Monday, Jun. 01, 1959

Double Draftsman

Manhattan gallery-hoppers found a refreshing change last week from the usual abstract-expressionist slatherings. Rome's Domenico Gnoli, an Old World newcomer of 26. exhibited a sheaf of big, clear-cut, conservative drawings at the Bianchini Gallery, found himself famed and in the money. What attracted critics and buyers alike was Gnoli's obvious mastery, modesty and calm. Though not the greatest virtues possible to art, these qualities are currently rare--and as delightful as cold water after a binge.

Gnoli was strictly raised for his profession by his father, an art expert and critic. At twelve, the boy was required not only to identify art styles at a glance, but also to imitate them precisely on paper. "Father smoked so much at my drawing sessions," he recalls, "that by the end of the day I couldn't see him across the studio. He was like Zeus on a dais; you had to cut through clouds to get to him."

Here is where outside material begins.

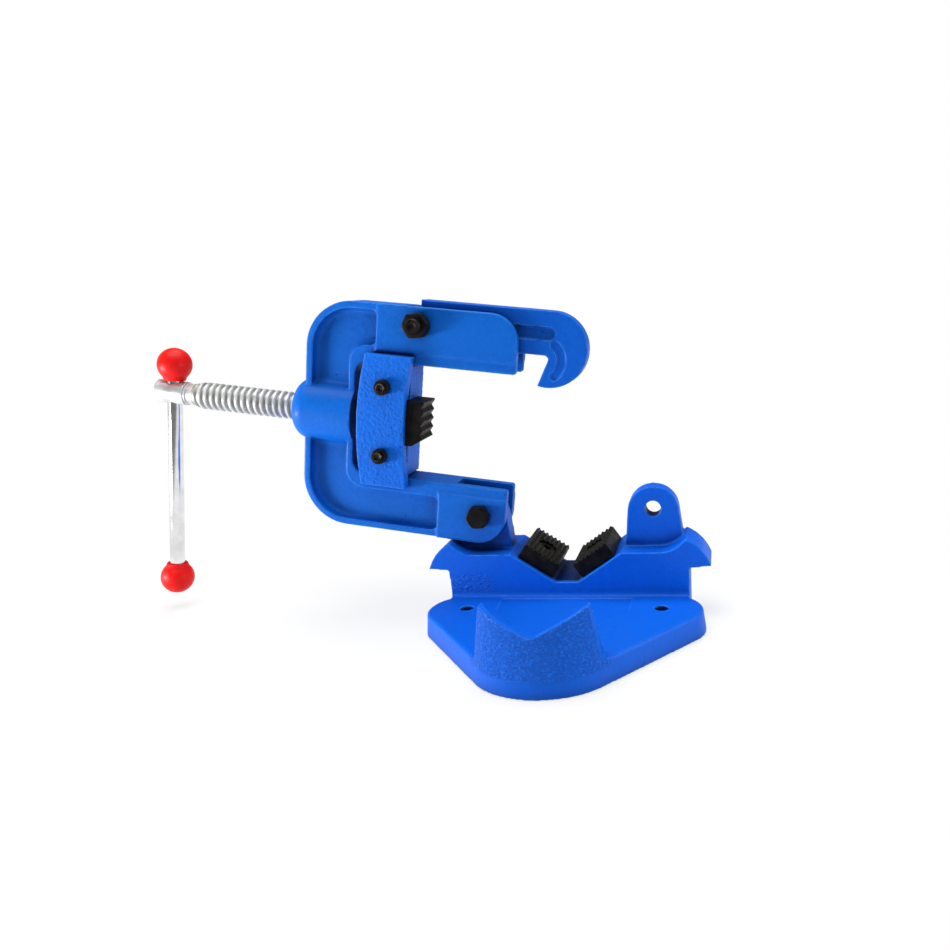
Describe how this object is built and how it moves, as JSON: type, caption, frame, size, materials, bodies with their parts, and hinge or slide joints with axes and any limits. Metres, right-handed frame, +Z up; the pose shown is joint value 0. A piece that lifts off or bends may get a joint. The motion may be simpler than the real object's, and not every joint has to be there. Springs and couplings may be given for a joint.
{
  "type": "yoke pipe vise",
  "caption": "Hinged yoke pipe vise: blue cast saddle with toothed vee jaws, screw-driven upper jaw, swinging hook and a sliding bar handle, shown swung open.",
  "frame": {"origin": "on the bench face, midway between the two bench bolt holes", "axes": "+X along the saddle, away from the hinge of the yoke; +Y back along the clamped pipe, from the pipe rest to the saddle; +Z up, out of the bench"},
  "size_m": [0.4257, 0.1761, 0.2252],
  "materials": {
    "blue_paint": "glossy blue enamel over rough cast iron",
    "blackened_steel": "black oxide, satin",
    "bright_steel": "bright zinc plate",
    "red_knob": "glossy red moulding"
  },
  "bodies": {
    "base": {"base_casting": "blue_paint", "lower_jaw_left": "blackened_steel", "lower_jaw_right": "blackened_steel", "lower_jaw_screws": "blackened_steel"},
    "yoke": {"yoke_casting": "blue_paint", "hinge_bolt": "blackened_steel", "hinge_nut": "blackened_steel", "hinge_washer": "blackened_steel", "hook_bolt": "blackened_steel", "hook_nut": "blackened_steel", "hook_washer": "blackened_steel"},
    "hook_arm": {"hook": "blue_paint"},
    "carrier": {"carrier_front_plate": "blue_paint", "carrier_back_casting": "blue_paint", "upper_jaw": "blackened_steel", "upper_jaw_screw": "blackened_steel", "carrier_bolts": "blackened_steel", "carrier_nuts": "blackened_steel", "spindle_retaining_pin": "blackened_steel"},
    "screw": {"spindle": "bright_steel"},
    "handle": {"handle_bar": "bright_steel", "handle_ball_upper": "red_knob", "handle_ball_lower": "red_knob"}
  },
  "joints": [
    {"name": "yoke_hinge", "type": "hinge", "parent": "base", "child": "yoke", "pos_m": [-0.06, 0.0455, 0.071], "axis": [0, 1, 0], "range_deg": [0, 81]},
    {"name": "hook_pivot", "type": "hinge", "parent": "yoke", "child": "hook_arm", "pos_m": [-0.09013, 0.0455, 0.20486], "axis": [0, -1, 0], "range_deg": [0, 44]},
    {"name": "carrier_slide", "type": "slide", "parent": "yoke", "child": "carrier", "axis": [0.9877, 0, -0.1564], "range_m": [-0.003, 0.06]},
    {"name": "screw_turn", "type": "hinge", "parent": "carrier", "child": "screw", "pos_m": [-0.12716, 0.0455, 0.14239], "axis": [0.9877, 0, -0.1564], "range_deg": [-216, 4320]},
    {"name": "handle_slide", "type": "slide", "parent": "screw", "child": "handle", "axis": [0.1564, 0, 0.9877], "range_m": [0, 0.1239]}
  ],
  "couplings": [
    {"joint": "hook_pivot", "follows": "yoke_hinge", "ratio": 0.5432},
    {"joint": "screw_turn", "follows": "carrier_slide", "rad_per_m": 1256.6}
  ]
}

At 18, Gnoli broke his pencils and joined an Italian road company as a "no-talent" actor. Spear carrying eventually led to a promising career in theater design. But art drew him back to Rome, where he conceived the best pictures in last week's show--austere descriptions in ink of the city's dark and quiet corners: a hand laundry where only the linen sparkles, an empty tavern where the chairs seem to converse.

Gnoli's strength is double-edged: he knows how to represent what he sees sharply and solidly; also he knows how to design. Light and darkness, tension and repose, surface textures and deep space all interplay with the stories his pictures tell.